The government doesn’t need to do something. It needs to undo much of what it already has done. If you want poor people to do better, create jobs, not welfare — and to do this make taxes lower, not higher. ‘The best form of welfare,’ in the words of John F. Kennedy, ‘is still a good high-paying job.’
Senior financial analyst, BGC Partners
Plan not to plan
In its growth review last year, the government declared that its aim was ‘to achieve strong, sustainable and balanced growth that is more evenly shared across the country and between industries’. If this genuinely is the government’s economic policy, we’re in trouble. Such a prescription is impossible. The free market is chaotic. Highly entrepreneurial firms and people take ideas and give them a go. Does it matter that Silicon Valley’s growth is unbalanced and too technology-focused? Of course not. One of the reasons for its success is that all the businesses are located in one place, not ‘shared across the country’. You can see why such words help, politically. But economically, it’s nonsense. Government needn’t worry about creating growth in various industries. It need only create the right conditions for entrepreneurs and businesses, wherever they are based and whatever they do. Ireland kept its tax and regulations low throughout the crisis, and as a result is growing again — still one of the most business-friendly countries in the world. The government should keep cutting red tape until the same can be said about Britain.
Martin Vander Weyer
Business editor, The Spectator
Introduce a venture capital levy
It’s often said that a recession is a good time to start a business — if you can drum up the capital to do so. Britain has never been short of brilliant scientists, designers and
marketing folk but (unlike the US) has always been critically short of venture capital funds. It’s not the role of commercial banks to fill that hole. But if the 50p rate of tax on incomes above £150,000 is too politically sensitive for George Osborne to abolish altogether, why not replace it with a 10p ‘venture capital levy’ on high earners for the remainder of this parliament, while reducing the top tax rate back to 40p? The levy might produce a fund of £1-2 billion a year — to be divided into several sub-funds managed by competing professional investors. Start-ups and small-to-medium businesses in which the funds invest would also qualify for guarantees to help them obtain bank overdrafts. Thousands of ventures would win a
fighting chance, some would turn out to be winners, and the high-earners might actually like the idea of contributing to national regeneration by providing direct support for entrepreneurs.

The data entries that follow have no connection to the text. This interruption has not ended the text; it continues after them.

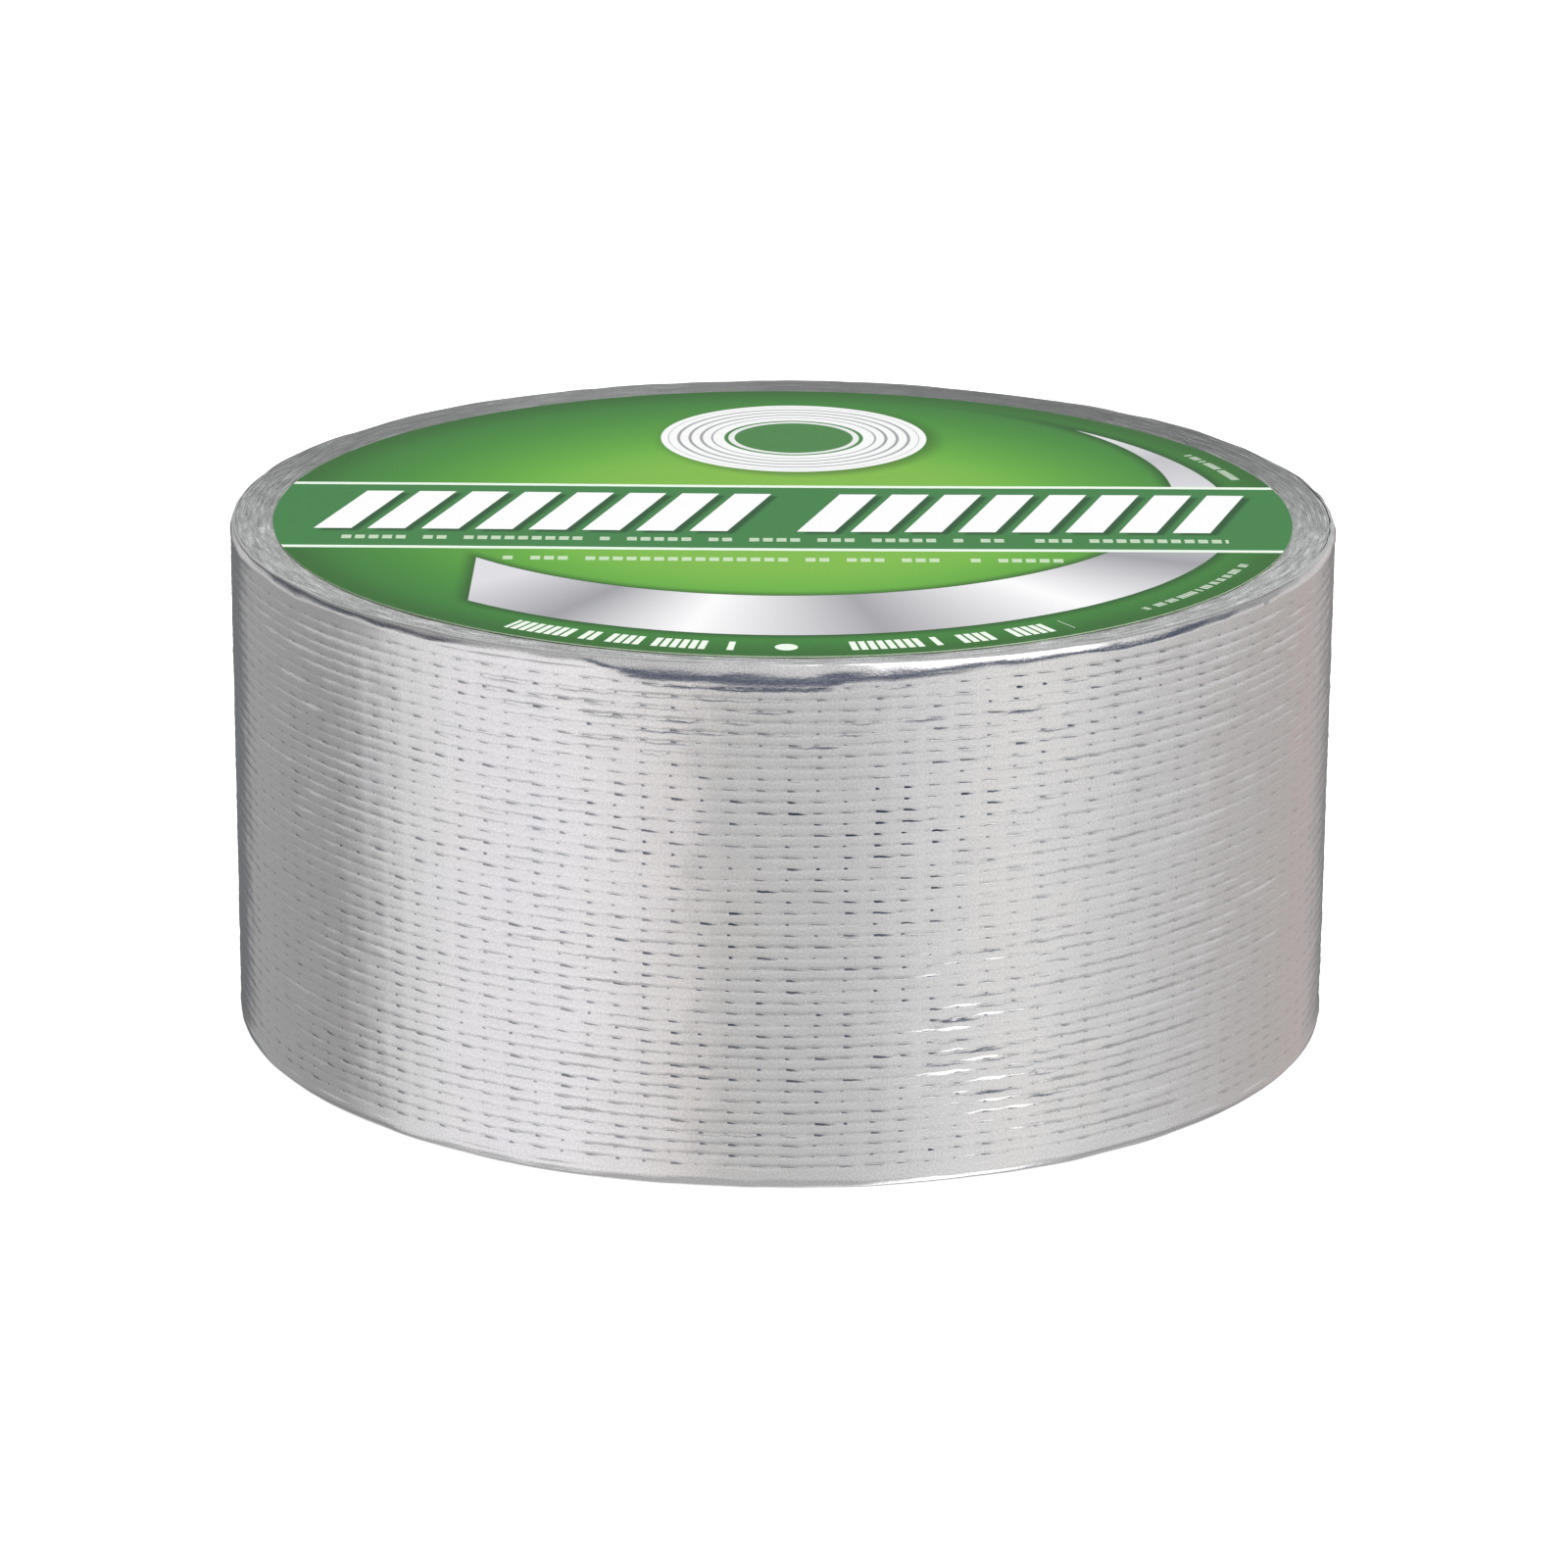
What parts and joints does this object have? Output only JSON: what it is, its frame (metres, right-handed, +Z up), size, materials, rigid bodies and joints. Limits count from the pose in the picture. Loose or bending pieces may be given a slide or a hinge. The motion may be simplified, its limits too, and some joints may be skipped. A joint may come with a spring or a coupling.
{
  "type": "duct tape roll",
  "caption": "Full roll of silver cloth-backed duct tape on a paperboard core, with a round label over one side and a free end that peels away.",
  "frame": {"origin": "centre of the side of the tape that the roll stands on, on the roll's axis", "axes": "+Z up along the axis of the roll, towards the label; the free end of the tape lies at +X"},
  "size_m": [0.1031, 0.1033, 0.0481],
  "materials": {
    "tape_film": "metallised silver film embossed by the cloth under it",
    "scrim_cloth": "open gauze of polyester yarns",
    "tape_adhesive": "tacky pale grey rubber",
    "wound_tape": "slit edges of the wound turns, fine rings",
    "core_board": "grey-brown paperboard, cut edge",
    "core_liner": "smooth kraft liner with a spiral seam",
    "label_paper": "coated paper printed green with white and silver shapes",
    "label_adhesive": "thin clear pressure-sensitive adhesive"
  },
  "bodies": {
    "roll": {"core_1_inner_liner": "core_liner", "core_2_board": "core_board", "core_3_board": "core_board", "core_4_board": "core_board", "core_5_board": "core_board", "core_6_outer_liner": "core_liner", "inner_turns": "wound_tape", "turn_film": "tape_film", "turn_scrim": "scrim_cloth", "turn_adhesive": "tape_adhesive"},
    "end_1": {"end_film_1": "tape_film", "end_scrim_1": "scrim_cloth", "end_adhesive_1": "tape_adhesive"},
    "end_2": {"end_film_2": "tape_film", "end_scrim_2": "scrim_cloth", "end_adhesive_2": "tape_adhesive"},
    "end_3": {"end_film_3": "tape_film", "end_scrim_3": "scrim_cloth", "end_adhesive_3": "tape_adhesive"},
    "end_4": {"end_film_4": "tape_film", "end_scrim_4": "scrim_cloth", "end_adhesive_4": "tape_adhesive"},
    "end_5": {"end_film_5": "tape_film", "end_scrim_5": "scrim_cloth", "end_adhesive_5": "tape_adhesive"},
    "end_6": {"end_film_6": "tape_film", "end_scrim_6": "scrim_cloth", "end_adhesive_6": "tape_adhesive"},
    "label": {"label_adhesive": "label_adhesive", "label_paper": "label_paper"}
  },
  "joints": [
    {"name": "peel_1", "type": "hinge", "parent": "roll", "child": "end_1", "pos_m": [0.02108, 0.04723, 0.024], "axis": [0, 0, 1], "range_deg": [0, 45]},
    {"name": "peel_2", "type": "hinge", "parent": "end_1", "child": "end_2", "pos_m": [0.02896, 0.04286, 0.024], "axis": [0, 0, 1], "range_deg": [0, 10]},
    {"name": "peel_3", "type": "hinge", "parent": "end_2", "child": "end_3", "pos_m": [0.03597, 0.03719, 0.024], "axis": [0, 0, 1], "range_deg": [0, 10]},
    {"name": "peel_4", "type": "hinge", "parent": "end_3", "child": "end_4", "pos_m": [0.04188, 0.03039, 0.024], "axis": [0, 0, 1], "range_deg": [0, 10]},
    {"name": "peel_5", "type": "hinge", "parent": "end_4", "child": "end_5", "pos_m": [0.04652, 0.02267, 0.024], "axis": [0, 0, 1], "range_deg": [0, 10]},
    {"name": "peel_6", "type": "hinge", "parent": "end_5", "child": "end_6", "pos_m": [0.04975, 0.01425, 0.024], "axis": [0, 0, 1], "range_deg": [0, 10]},
    {"name": "label_lift", "type": "slide", "parent": "roll", "child": "label", "axis": [0, 0, 1], "range_m": [0, 0.04]}
  ],
  "couplings": [
    {"joint": "peel_2", "follows": "peel_1", "ratio": 0.22222},
    {"joint": "peel_3", "follows": "peel_1", "ratio": 0.22222},
    {"joint": "peel_4", "follows": "peel_1", "ratio": 0.22222},
    {"joint": "peel_5", "follows": "peel_1", "ratio": 0.22222},
    {"joint": "peel_6", "follows": "peel_1", "ratio": 0.22222}
  ]
}
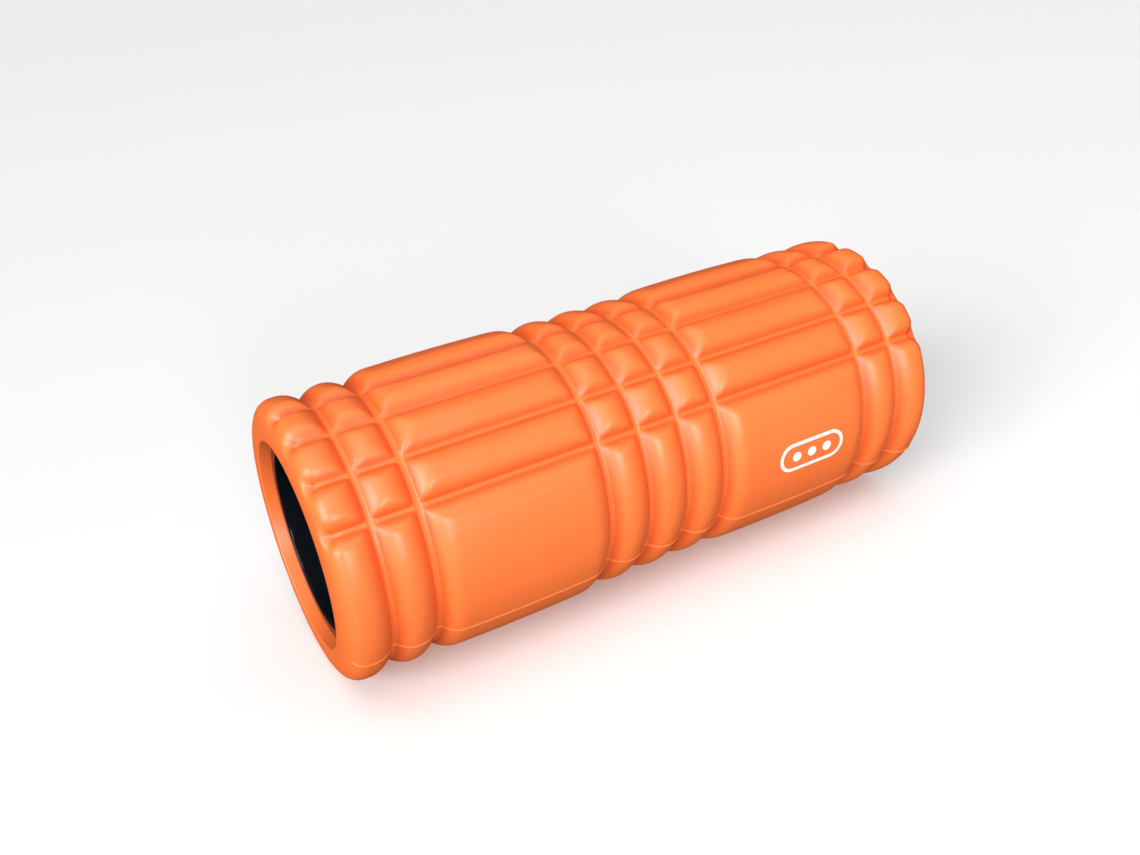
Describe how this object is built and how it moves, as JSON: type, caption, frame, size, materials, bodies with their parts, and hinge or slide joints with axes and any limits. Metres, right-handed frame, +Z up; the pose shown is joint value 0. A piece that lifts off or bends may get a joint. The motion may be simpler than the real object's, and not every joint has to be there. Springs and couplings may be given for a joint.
{
  "type": "foam roller",
  "caption": "Hollow-core massage roller: a grooved foam sleeve with rings, pads and long smooth panels, bonded onto a rigid tube.",
  "frame": {"origin": "on the roller's axis, halfway along its length", "axes": "+X along the axis towards the end with the printed mark, +Z up, with a lengthwise groove straight down so that the roller rests on the two crowns beside it"},
  "size_m": [0.33, 0.1401, 0.1386],
  "materials": {
    "foam": "matt moulded closed-cell foam with a smooth skin",
    "tube": "satin extruded black plastic",
    "adhesive": "cured contact adhesive",
    "ink": "pale screen-printed ink"
  },
  "bodies": {
    "root": {"foam_sleeve": "foam", "core_tube": "tube", "bond_film": "adhesive", "printed_mark": "ink"}
  },
  "joints": []
}
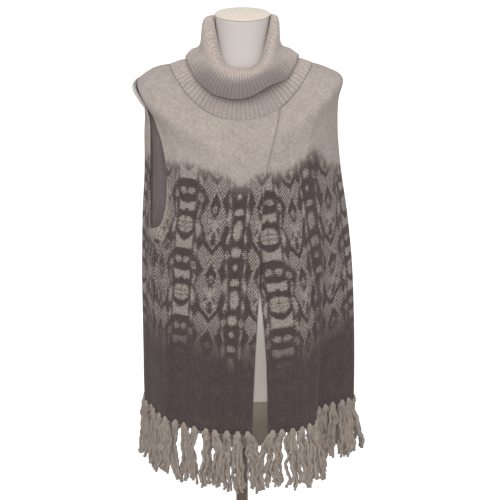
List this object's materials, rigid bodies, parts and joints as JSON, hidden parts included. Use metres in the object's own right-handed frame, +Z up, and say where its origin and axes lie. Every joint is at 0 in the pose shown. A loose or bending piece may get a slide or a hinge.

MP for South West Norfolk; Convenor, Free Enterprise group of Tory MPs
A ‘single click’ for new businesses
The real hassle for those who want to get on with selling ice creams or making computer games is applying for VAT, business rates and Pay As You Earn. This involves multiple applications and often delays with HMRC and councils. These could be amalgamated into a ‘single click’ application, which would unleash a new wave of ‘pop-up businesses’. Further developments could include industry specific permits, and reducing barriers to entry in uncompetitive sectors.
Businesses have to deal with ad-hoc payments made to staff when they are ill, have a baby or prepare for retirement. These schemes are taxpayer-funded but require a series of forms and up-front cash. The employer is little more than a postbox. Hiring employees would be more attractive if the government dealt directly with pensions, parental pay and sickness pay. It would cost the government no additional money; indeed it could allow systems to be made simpler. HMRC investigated the possibility of moving to a direct payment for maternity in 2005, with strong support from
small companies. The scheme was only turned down because of the complexity of income-related maternity pay, a problem that could be avoided by moving to a flat rate. The government could also take over the administration of auto-enrolment pensions for employees. As well as benefiting firms, this would make life easier for employees moving jobs.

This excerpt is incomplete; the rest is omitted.